Yalta, les fondements d’un nouvel ordre mondial
Lorsque l’Allemagne capitule le 8 mai 1945, voilà déjà trois mois que la conférence de Yalta s’est tenue. Entre-temps, les équilibres ont déjà considérablement évolué : recul de la Grande-Bretagne dans le Moyen-Orient au profit des États-Unis, reddition de l’Allemagne après que l’Armée rouge est entrée dans Berlin. Pourtant, c’est bien au bord de la mer Noire, du 4 au 11 février 1945, que les contours du nouvel ordre mondial de l’après-guerre se sont dessinés.
Durant une semaine, au sein du palais de Livadia, trois hommes sont assis à la table des négociations : Winston Churchill, premier ministre anglais, Franklin Roosevelt, président des États-Unis, et Joseph Staline, dirigeant de l’Union soviétique. Ni la Chine ni la France n’ont été conviées. Le contexte des avancées militaires tient une place prépondérante : à l’Ouest, après les débarquements de Provence puis de Normandie, la bataille de France est ardue, les alliés n’ont pas encore franchi le Rhin. À l’inverse, à l’Est, l’Armée rouge fonce sur Berlin, d’où elle n’est plus qu’à 80 kilomètres. L’URSS est donc en position de force pour négocier.
La logique de l’époque se retrouve dans les positions géopolitiques actuelles
À Yalta, les objectifs étaient alors de trois ordres : l’entrée en guerre de l’URSS contre le Japon, en finir avec l’Allemagne nazie le plus rapidement possible et dessiner les contours de l’après-guerre, non seulement en Europe mais dans l’ordre géopolitique mondial.

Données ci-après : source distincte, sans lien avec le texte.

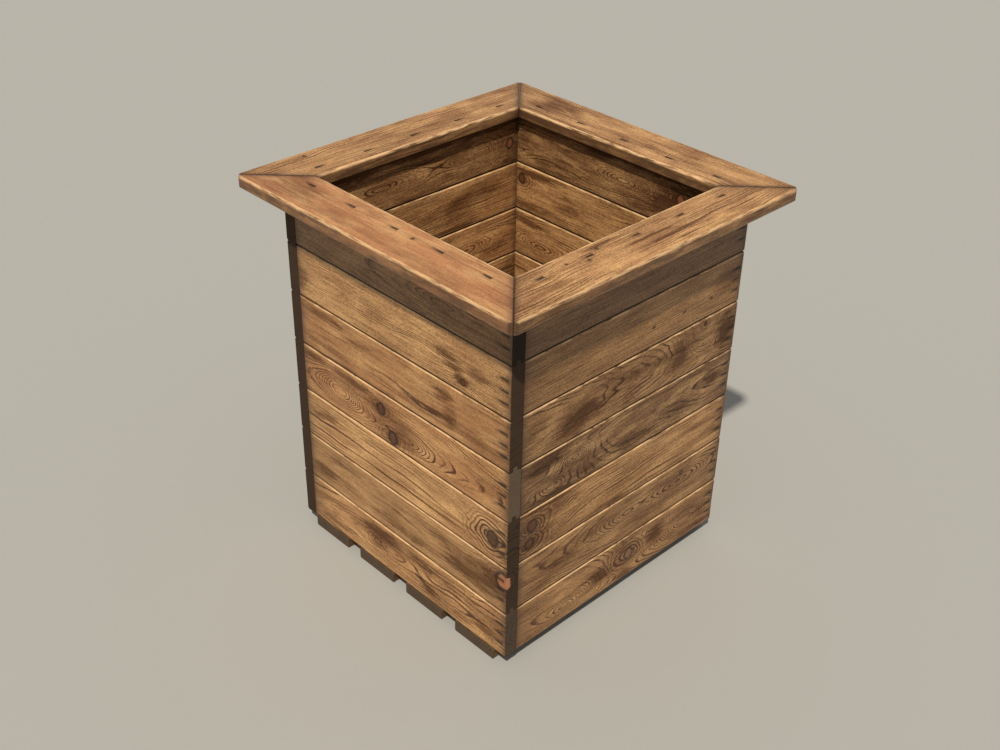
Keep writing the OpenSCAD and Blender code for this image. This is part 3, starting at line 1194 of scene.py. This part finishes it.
# %% [markdown]
# ## Building the rim
# A place function says where each point of the straight bar goes. Beyond the straight stretch
# it spreads the stations over whatever length is left at that distance from the outer edge,
# which cuts the mitre and the flat tip in one go.

# %% Build the rim boards
def rim_board(wall):
    """Build one mitred rim board where its CAD node is."""
    node = f"{WALLS[wall]}_rim_board"
    turn = quarter_turn(wall) @ LIE_DOWN
    corner, size = local_box(node, turn)
    length, thickness, width = size
    half = length / 2 + RIM_TIP / 2
    middle = length / 2
    seed = RIM_SEED + wall
    slot_x = [middle + step * RIM_STAPLE_PITCH for step in range(-RIM_STEPS, RIM_STEPS + 1)]
    straight = subdivide(
        middle - STRAIGHT_HALF, middle + STRAIGHT_HALF, [around(x, STAPLE_CROWN) for x in slot_x]
    )
    fan_step = (middle - STRAIGHT_HALF) / FAN_STEPS
    fan = [STRAIGHT_HALF + fan_step * n for n in range(1, FAN_STEPS + 1)]
    stations = [middle - x for x in reversed(fan)] + straight + [middle + x for x in fan]

    def place(x, y, z):
        reach = min(half - RIM_TIP + z, half - z) - MITRE_GAP
        out = abs(x - middle)
        if out > STRAIGHT_HALF:
            share = (out - STRAIGHT_HALF) / (middle - STRAIGHT_HALF)
            out = STRAIGHT_HALF + share * (reach - STRAIGHT_HALF)
        side = 1.0 if x > middle else -1.0
        return (middle + side * out, y + planed(x, y, z, thickness, seed), z)

    piece = sweep(
        f"{node}_timber",
        rounded_section(
            thickness, width, RIM_ROUND,
            top_gaps=[around(RIM_STAPLE_FROM_EDGE, STAPLE_SLOT)], stops=[RIM_TIP / 2],
        ),
        stations, place,
        slots=[(x, 0.0, RIM_STAPLE_FROM_EDGE, SLOT_DEPTH) for x in slot_x],
        cap_fold=RIM_TIP / 2,
    )
    soften(piece, ARRIS_MM)
    row = dict(
        Along=middle, Across=RIM_STAPLE_FROM_EDGE, Pitch_along=RIM_STAPLE_PITCH,
        Steps_along=RIM_STEPS, Steps_across=0.0,
    )
    look = dict(
        RIM_FIGURES[node], streaks=[row], mitre=1.0, joint=0.0, end_colour=(0.08, 0.046, 0.026),
    )
    material = pine_material(f"{node} stain", (length, thickness, width), look, seed)
    install(piece, node, turn, corner, material)


for wall in range(len(WALLS)):
    rim_board(wall)
print("rim boards", len(WALLS))

# %% [markdown]
# ## The floor slats
# Four rough boards carry the walls and leave gaps for water to drain. They got the same stain
# but lie in the dirt, so they are the darkest tone. The staples come up from below.

# %% Build the floor slats
SLAT_ROUND = 1.5
SLAT_STAPLE_PITCH = 24.0
SLAT_SEED = 80
SLATS = 4


def floor_slat(number):
    """Build one floor slat where its CAD node is."""
    node = f"floor_slat_{number}"
    turn = quarter_turn(1) @ LIE_DOWN
    corner, size = local_box(node, turn)
    length, thickness, width = size
    seed = SLAT_SEED + number
    slot_x = (BOARD_THICKNESS / 2, length - BOARD_THICKNESS / 2)
    slot_z = [width / 2 + side * SLAT_STAPLE_PITCH / 2 for side in (-1, 1)]
    outline = rounded_section(
        thickness, width, SLAT_ROUND, under_gaps=[around(z, STAPLE_CROWN) for z in slot_z]
    )
    stations = subdivide(0.0, length, [around(x, STAPLE_SLOT) for x in slot_x])

    def place(x, y, z):
        return (x, y + planed(x, y, z, thickness, seed), z)

    piece = sweep(
        f"{node}_timber", outline, stations, place,
        slots=[(x, thickness, z, SLOT_DEPTH) for x in slot_x for z in slot_z],
    )
    soften(piece, ARRIS_MM)
    look = dict(
        random_figure(node, length, width), tone="umber", joint=0.0, end_colour=(0.11, 0.075, 0.048),
    )
    material = pine_material(f"{node} stain", (length, thickness, width), look, seed)
    install(piece, node, turn, corner, material)


for number in range(1, SLATS + 1):
    floor_slat(number)
print("floor slats", SLATS)

# %% [markdown]
# ## The staples
# The staples keep their CAD shape: galvanised wire, flattened on top and dulled by the stain.
# Only the finish changes. Its noise isn't stretched along any axis, because zinc spangle isn't.

# %% Staple wire
ZINC = (0.09, 0.075, 0.06, 1.0)
DULLED_ZINC = (0.018, 0.012, 0.009, 1.0)

wire, net, place = start_material("stained staple wire")
spangle = net.noise(place, detail=3.0)
dull = net.step(spangle, 0.38, 0.62)
finish_material(
    net, spangle, bump_strength=0.3, bump_mm=0.1,
    Base_Color=net.blend(dull, ZINC, DULLED_ZINC),
    Metallic=(1.0 - dull) * 0.8, Roughness=dull * 0.3 + 0.38,
)
staple_nodes = [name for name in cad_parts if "staples" in name]
for name in staple_nodes:
    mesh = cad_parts[name].data
    mesh.materials.clear()
    mesh.materials.append(wire)
print("staple nodes", len(staple_nodes))

# %% [markdown]
# ## Floor and light
# A plain pale floor and soft light show the timber best. The key light is high over the viewer's
# left shoulder. It lights the rim and both near walls, reaches down inside the box, and lets the
# rim cast a shadow on the top row. A pale world fills the shadows.

# %% Floor
FLOOR_HALF = 14.0
floor_mesh = bpy.data.meshes.new("floor")
floor_corners = [(x * FLOOR_HALF, y * FLOOR_HALF, 0) for x, y in ((-1, -1), (1, -1), (1, 1), (-1, 1))]
floor_mesh.from_pydata(floor_corners, [], [(0, 1, 2, 3)])
floor = bpy.data.objects.new("floor", floor_mesh)
bpy.context.scene.collection.objects.link(floor)
floor_finish = bpy.data.materials.new("pale floor")
floor_finish.use_nodes = True
floor_shader = floor_finish.node_tree.nodes["Principled BSDF"]
floor_shader.inputs["Base Color"].default_value = (0.42, 0.4, 0.35, 1.0)
floor_shader.inputs["Roughness"].default_value = 0.85
floor_mesh.materials.append(floor_finish)
print("floor", 2 * FLOOR_HALF, "m wide")

# %% [markdown]
# ## The key light and the world
# The key is a sun lamp, so its shadows run parallel, and a spread of nearly two degrees
# softens their edges. The world is a little blue, as an open sky is.

# %% Lights
KEY_TOWARDS = Vector((0.33, -0.435, 0.84))
KEY_SPREAD = math.radians(1.8)

key_light = bpy.data.lights.new("key", "SUN")
key_light.energy = 3.1
key_light.angle = KEY_SPREAD
key_light.color = (1.0, 0.96, 0.9)
key = bpy.data.objects.new("key", key_light)
key.rotation_euler = KEY_TOWARDS.to_track_quat("Z", "Y").to_euler()
bpy.context.scene.collection.objects.link(key)

world = bpy.data.worlds.new("pale studio")
world.use_nodes = True
sky = world.node_tree.nodes["Background"]
sky.inputs["Color"].default_value = (0.88, 0.93, 1.0, 1.0)
sky.inputs["Strength"].default_value = 0.36
bpy.context.scene.world = world
bpy.context.scene.view_settings.view_transform = "Standard"
print("key light", key_light.energy, "and world", sky.inputs["Strength"].default_value)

C’est bien à Yalta que fut actée la création des Nations unies, avec déjà le principe d’un Conseil de sécurité qui comprendrait la France. Ce qui fit dire à de Gaulle que, malgré son absence, « les intérêts de la France n’y ont pas été maltraités ». Le 13 février, l’Humanité titrait : « Staline, Roosevelt, Churchill ont établi les plans de la victoire. La France sera présente dans tous les conseils dirigeants de l’organisation de la paix. »
La conférence « n’était ni un partage du monde ni une négociation de paix », avance aujourd’hui, avec le recul historique, Bertrand Badie, professeur émérite de relations internationales à Sciences-Po Paris, dans son dernier livre, l’Art de la paix. Mais, dès 1947, la logique de blocs, implicite, s’impose et ouvre l’ère de la guerre froide. La logique mise en place par Yalta se retrouve jusque dans les positions géopolitiques actuelles : lorsque la Russie parle de « tenir l’Otan éloignée de ses frontières », en conservant un « glacis », il s’agit d’un lointain héritage de Yalta.
Surtout, cet ordre mondial symbolisé par le Conseil de sécurité des Nations unies, et surtout par le droit de veto des nations qui le composent, est source de « quatre-vingts ans de paralysie », estime Betrand Badie. Un ordre qui est depuis le début des années 1970 remis en question, d’abord via le non-alignement né lors de la conférence de Bandung en 1955, puis avec l’émergence de la notion de Sud global, apparue dans les années 1980.
Laquelle recouvre des réalités très disparates, entre grandes puissances (Brésil, Chine, Inde, Afrique du Sud) et des pays pauvres et avec peu de poids géopolitique. Qui ont toutefois en commun de refuser l’ordre politique et économique, celui de la mondialisation capitaliste occidentale, et de plaider pour un rééquilibrage de cet ordre, hérité notamment de Yalta.